Owing to money problems Schoeck was increasingly dependent on the generosity of Werner Reinhart, an industrialist and philanthropist. Reinhart bought Schoeck the property the composer was living in and in return the composer dedicated the Suite for String Orchestra to his benefactor. In 1946 Hermann Scherchen conducted the suite’s première with the Orchester Musikkollegium Winterthur. The opening movement moves with a steely determination and the Pastorale tranquillo feels like a spring afternoon in one of the many verdant lakeside valleys near Lake Lucerne close to Brunnen where the work was composed. The affable third movement, a circus-like march, reminds me of Stravinsky, the following Poco adagio just has to be a love letter in music and the tarantella Presto-Finale feels willful and exuberant.

In the early 1930s Schoeck embarked on a cello concerto but then abandoned it. Some years later in 1947 he composed a four movement Concerto for Cello and Strings that Pierre Fournier premièred at Zurich. At just under fourteen minutes here, the opening movement rather outstays its welcome. It is welcoming and agreeable on the surface but there is an undertow of uncertainty with a slight reserve. Predominantly intimate, reflective and somewhat moody, the lyrical slow movement drags due to its lack of memorable material while the very short third movement Scherzo - Presto is restless and energetic, providing a welcome contrast of tempo. The highlight is the thickly textured Finale which varies considerably in tempi and weight. It never seems to settle on one particular emotion for too long; there is extremely passionate writing contrasted with a sense of mystery. Christoph Croisé plays with considerable ardency and style, very much at one with the diverse character of the writing.

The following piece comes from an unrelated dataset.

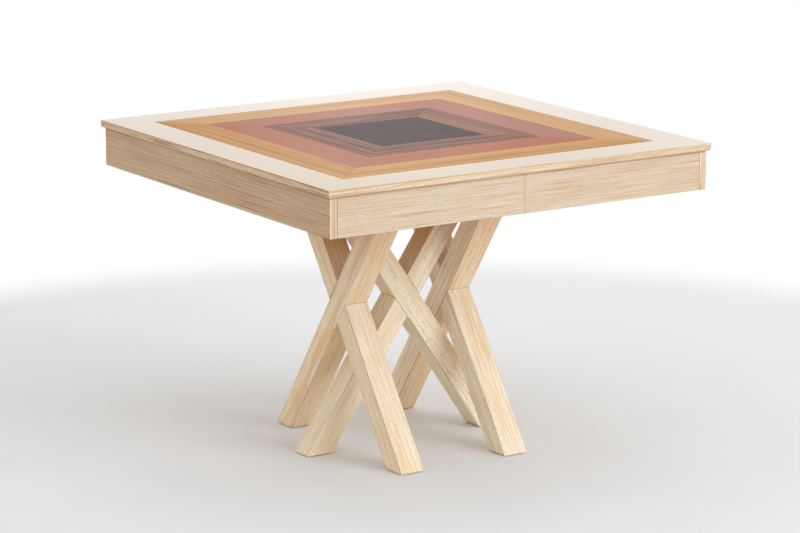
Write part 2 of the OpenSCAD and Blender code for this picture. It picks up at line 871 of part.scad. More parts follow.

In 1945 just after the end of the War, Schoeck, although recovering from a heart attack, wrote Sommernacht (Summer Night), a Pastoral Intermezzo for String Orchestra—his first orchestral work for well over a decade. The work originated from a Bernische Musikgesellschaft commission for the Berner Symphonieorchester, who premièred the score under Luc Balmer in 1945. A major stimulus for the single-movement score was Gottfried Keller’s poem Sommernacht, a profoundly rustic Alpine verse which Schoeck modified and used as a programme note. Captivating and entirely undemanding, overflowing with a strong pastoral character in a summer nocturnal setting, the work is most probably a response to the horrific consequences of war.

These are predominantly expressive works, often high on passion and yearning, with occasional forays into a dark and tortured world. Basel-based chamber orchestra I TEMPI under Gevorg Gharabekyan plays with exuberance and a refreshing spontaneity. The delightful sound of the strings is matched by the player’s level of commitment. Exemplary results from the engineering team at Radiostudio Brunnenhof, Zurich give clarity and satisfying balance, with a rich warm sound. An essay The Power of Song by Chris Walton provides excellent information about Schoeck and the three works, and there is an English translation of the text of Keller’s poem Summer Night.
Lovers of late-Romantic music looking for something of high quality but out of the standard repertory should not hesitate with this Schoeck album Summer Night.